I climbed past two floors before arriving to mine, where there was only one room. Since my aunt didn’t say anything about the other floors, I supposed she would inform me about them tomorrow. If I had to work here, I had to know where everything was, including the places I was forbidden to enter.
The floor was full of dust and needed a good cleaning and it looked like nobody had come up here for a long time. Given this house was so goddamn spotless, I expected this part of the house to be dirt-free as well, but no.
I opened the door to my new room, and took a look inside it.
The first thing I noticed was the white curtains that weren’t exactly white anymore, and behind them was a hardly noticeable glass door. I slowly opened the door, and found myself standing on a balcony. My very own balcony! I decided to return back inside my new bedroom, and take a better look around.

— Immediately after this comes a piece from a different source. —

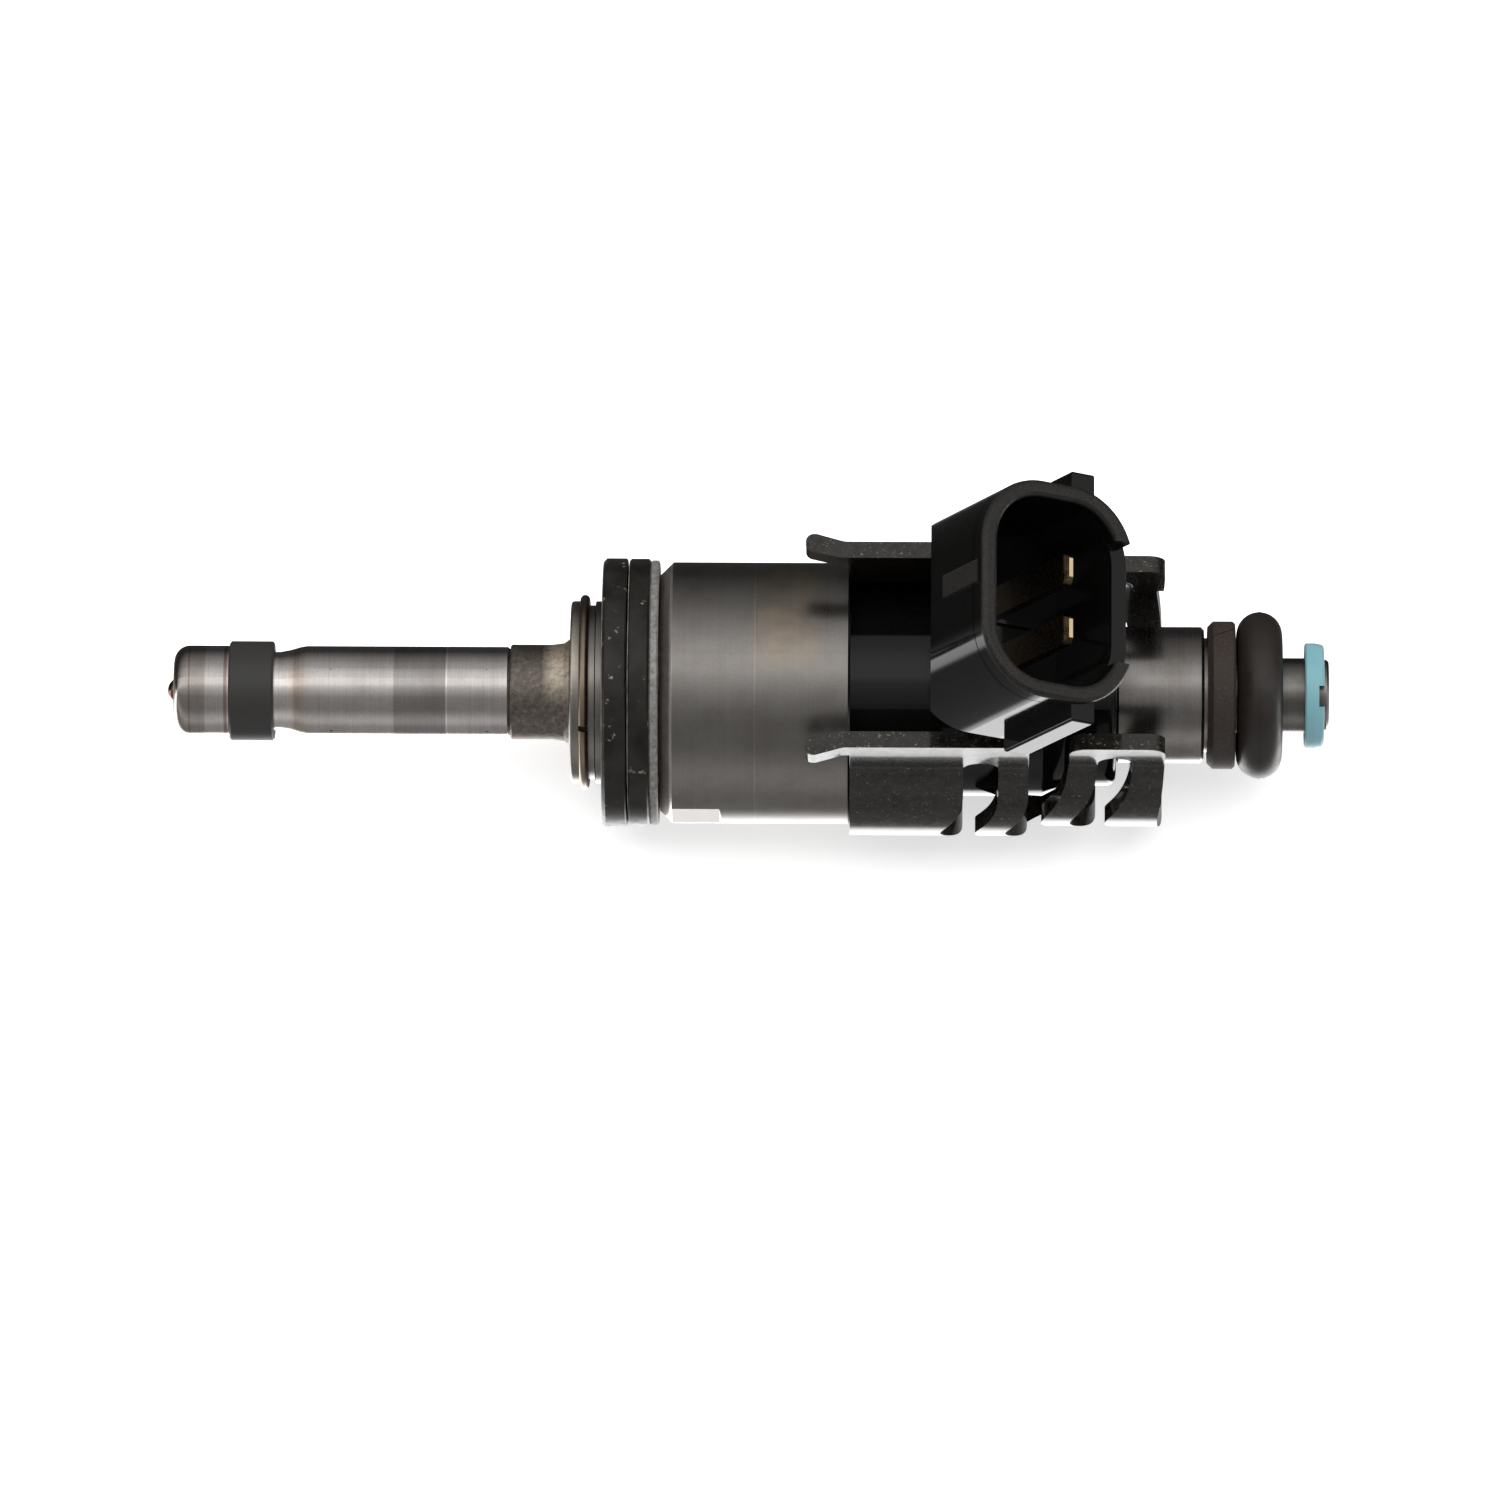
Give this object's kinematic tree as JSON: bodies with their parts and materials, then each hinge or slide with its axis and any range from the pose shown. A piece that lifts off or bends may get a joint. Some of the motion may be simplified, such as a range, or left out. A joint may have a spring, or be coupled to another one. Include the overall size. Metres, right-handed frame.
{
  "type": "fuel injector",
  "caption": "Direct-injection petrol fuel injector with slim nozzle, solenoid housing, angled two-pin connector, rail O-ring inlet and sheet-steel hold-down clip",
  "frame": {"origin": "on the injector's axis, in the face of the support washer that meets the cylinder head", "axes": "X along the axis from the spray tip to the fuel inlet, Z towards the electrical connector, XZ the plane of symmetry"},
  "size_m": [0.0967, 0.0236, 0.0435],
  "materials": {
    "nozzle_steel": "bright polished stainless steel with faint heat lines",
    "ptfe_seal": "dark grey filled fluoropolymer",
    "heat_tinted_steel": "brown heat-tinted turned steel",
    "bronze_spring_wire": "bronze coloured spring wire",
    "blackened_steel": "blackened steel with worn bright edges",
    "rough_grey_ring": "rough grey coating on steel",
    "turned_steel": "grey-brown turned steel with fine marks round it",
    "inner_steel": "plain machined steel inside the injector",
    "coil_plastic": "natural coloured coil former plastic",
    "copper_wire": "enamelled copper wire",
    "inlet_steel": "turned stainless steel",
    "brown_backup_plastic": "dark brown hard fluoropolymer",
    "o_ring_rubber": "black fuel-proof rubber",
    "blue_plastic": "light blue moulded plastic",
    "filter_plastic": "off-white moulded plastic",
    "filter_steel": "fine stainless mesh",
    "black_plastic": "black glass-filled moulded plastic, partly glossy",
    "brass_blade": "gold-toned contact blade",
    "spring_steel_black": "black-brown oiled spring steel sheet"
  },
  "bodies": {
    "root": {"valve_seat": "nozzle_steel", "nozzle_tube": "nozzle_steel", "combustion_seal": "ptfe_seal", "upper_guide": "inner_steel", "valve_body": "heat_tinted_steel", "snap_ring": "bronze_spring_wire", "solenoid_housing": "turned_steel", "bridge_ring": "inner_steel", "pole_piece": "inner_steel", "flux_washer": "inner_steel", "coil_bobbin": "coil_plastic", "coil_winding": "copper_wire", "return_spring": "inner_steel", "adjusting_tube": "inner_steel", "inlet_tube": "inlet_steel", "backup_ring": "brown_backup_plastic", "inlet_o_ring": "o_ring_rubber", "end_ring": "blue_plastic", "filter_frame": "filter_plastic", "filter_mesh": "filter_steel", "connector_overmold": "black_plastic", "terminal_left": "brass_blade", "terminal_right": "brass_blade", "retaining_clip": "spring_steel_black"},
    "needle": {"armature": "inner_steel", "valve_needle": "inner_steel", "valve_ball": "inner_steel"},
    "support_washer": {"support_washer": "blackened_steel"},
    "decoupling_ring": {"decoupling_ring": "blackened_steel", "spacer_ring": "rough_grey_ring"}
  },
  "joints": [
    {"name": "needle_lift", "type": "slide", "parent": "root", "child": "needle", "axis": [1, 0, 0], "range_m": [0, 0.00008], "stiffness_N_per_m": 12000, "springref_m": -0.0015, "deforming": ["return_spring"]},
    {"name": "support_washer_float", "type": "slide", "parent": "root", "child": "support_washer", "axis": [1, 0, 0], "range_m": [-0.0012, 0.00004]},
    {"name": "decoupling_ring_float", "type": "slide", "parent": "root", "child": "decoupling_ring", "axis": [1, 0, 0], "range_m": [-0.00005, 0.00006]}
  ]
}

There was only one Queen sized bed, which I considered to be quite good, since I expected a smaller one. Its frame was made of a dark wood that was in a desperate need of cleaning. I could see it was already made, with what appeared to be white sheets and a blanket that I was sure I wouldn’t be using even once during the summer. Opposed to the bed was a plain brown door, and when I scurried in to find out what was behind it, I was actually smiling. I had a bathroom for myself too! How awesome was that?
In the corner, close to the glass door and the bathroom, was a tall, narrow wardrobe, but I didn’t worry about the size of it since I didn’t have that many clothes. There was also a set of drawers by each side of the bed, and a desk right beside the door.
Overall, it wasn’t a bad room. I was expecting a lot worse. It’d need some urgent cleaning, but aside from that... not even the disgusting beige-colored walls ruined the excitement that had momentarily built inside me. I’ll take care of it when I have the time, I promised myself.
“What do you think of it?” A voice asked behind me. I turned around, and I spotted my aunt in the doorway. “I know it’s not much, but it was the best I could-”
“Thanks,” I cut her off. “For doing this for me... for giving me a home... when you knew I really needed one.”
“It was the least I could do for you and your mother, Eva.” She smiled sweetly and patiently, something she rarely did. Unfortunately, it didn’t last long. She straightened her shoulders and turned serious again. “If you need anything, I’ll be one floor down, the third room on the right, okay?”
“Okay.” I doubted I’d need something. All I wanted was to be left alone with my sorrow. “Hum, do I have any chores for tonight?” I asked my aunt feebly.
“Oh no,” my aunt shook her head. “Mrs. Cooper understood your situation and said you wouldn’t need to do anything tonight. You can rest for the time being. I’m sure you’re tired, it was a long trip. “I was tired, but not from the trip. Even though it had been a long trip, three hours of driving, I wouldn’t consider it so long that it would leave me tired.
“Well, have a goodnight, Eva,” she said.
“You too, Aunt Deena.”
I was finally left alone.
The second she closed the door, I threw myself on the bed, the only thing that seemed clean enough for me to use. And even if it wasn’t, I really wouldn’t have the patience to clean anything now.
I shifted to a more comfortable position, and finally let my tears fall freely from my eyes and my mind flashed back to all of the memories I had with my mother...
After a while, I tried to mentally prepare myself to spend the rest of my life working as a maid.
Sighing, I mentally saluted myself, Welcome to heartbreak, Eva.